Fearing demon Sui would harm their children, parents would keep their lights on and stay up the entire New Year's Eve in order to keep away the demon. This is the origin of modern-day staying up on New Year’s Eve.

Once there was a Guan family in the city of Jiaxing. Late in life the couple had a son and cherished him dearly.

One New Year’s Eve, fearing that demon Sui would come to harm their son, they kept him awake as well. They gave him eight coins to play with. The child wrapped the coins in red paper, opened the packet, and then unwrapped it again until he was so tired that he fell asleep, with eight coins wrapped in red paper lying beside his pillow. The couple sat on the child's bed to guard him.
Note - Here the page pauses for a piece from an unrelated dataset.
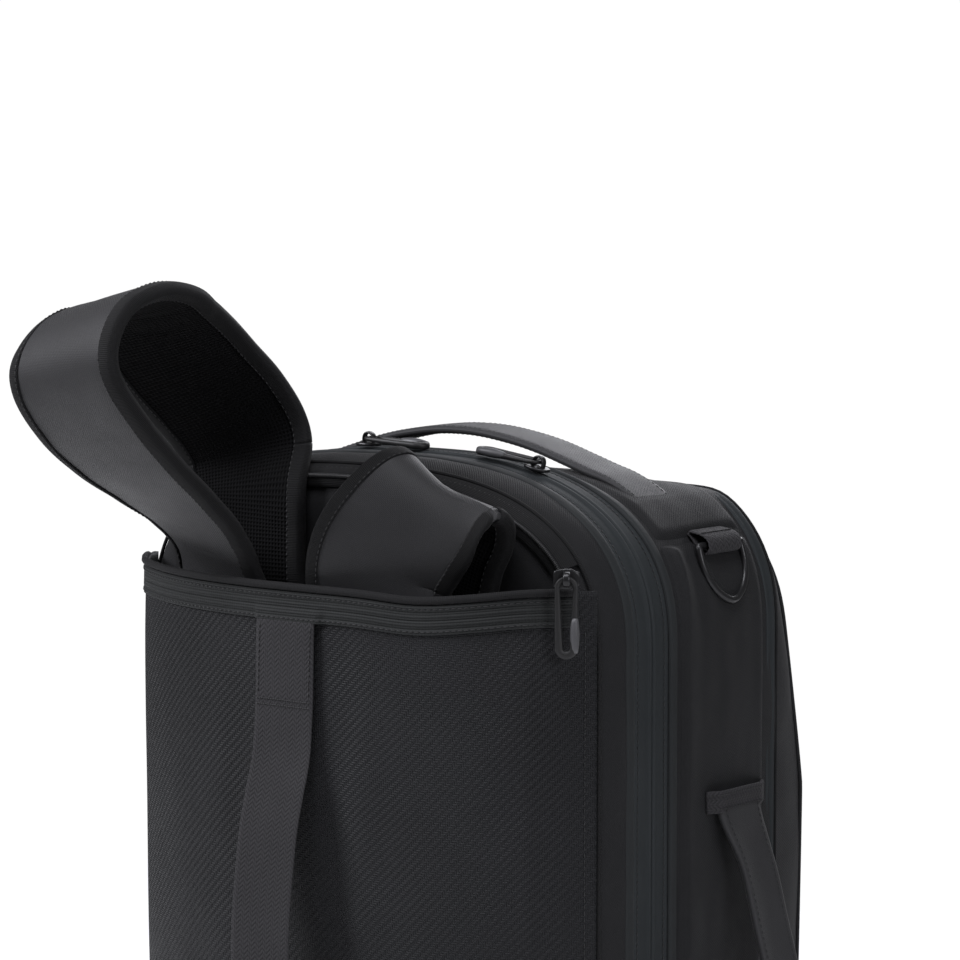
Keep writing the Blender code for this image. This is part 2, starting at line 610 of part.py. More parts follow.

At midnight, a burst of chilly wind blew open the door and blew out the light. Just when the demon extended his hand to touch the child's head, beams of silver light burst out from the red packet. The demon was frightened and fled.

On New Year's Day, the couple told all their neighbours about the event. From then on, they all started to do the same thing. Ever since, children have been safe and sound without any problems.

It turned out that the eight coins were the Eight Immortals who secretly came to protect the child. Therefore people called this money “lucky money for the New Year's Day.”

With the change of society and loss of traditional culture, “lucky money” in a red packet has lost its original meaning in mainland China. Many children become proud about who gets the most money on New Year's Day. And if the giver doesn't give much, the children may think less of him/her.

Over the years, the sum of money in the red packet has been doubled many times. Not only can the red packet no longer ward off evil, but today it seems to encourage greediness. Hopefully one day the lucky money in the red packet can bring children peace and good luck again.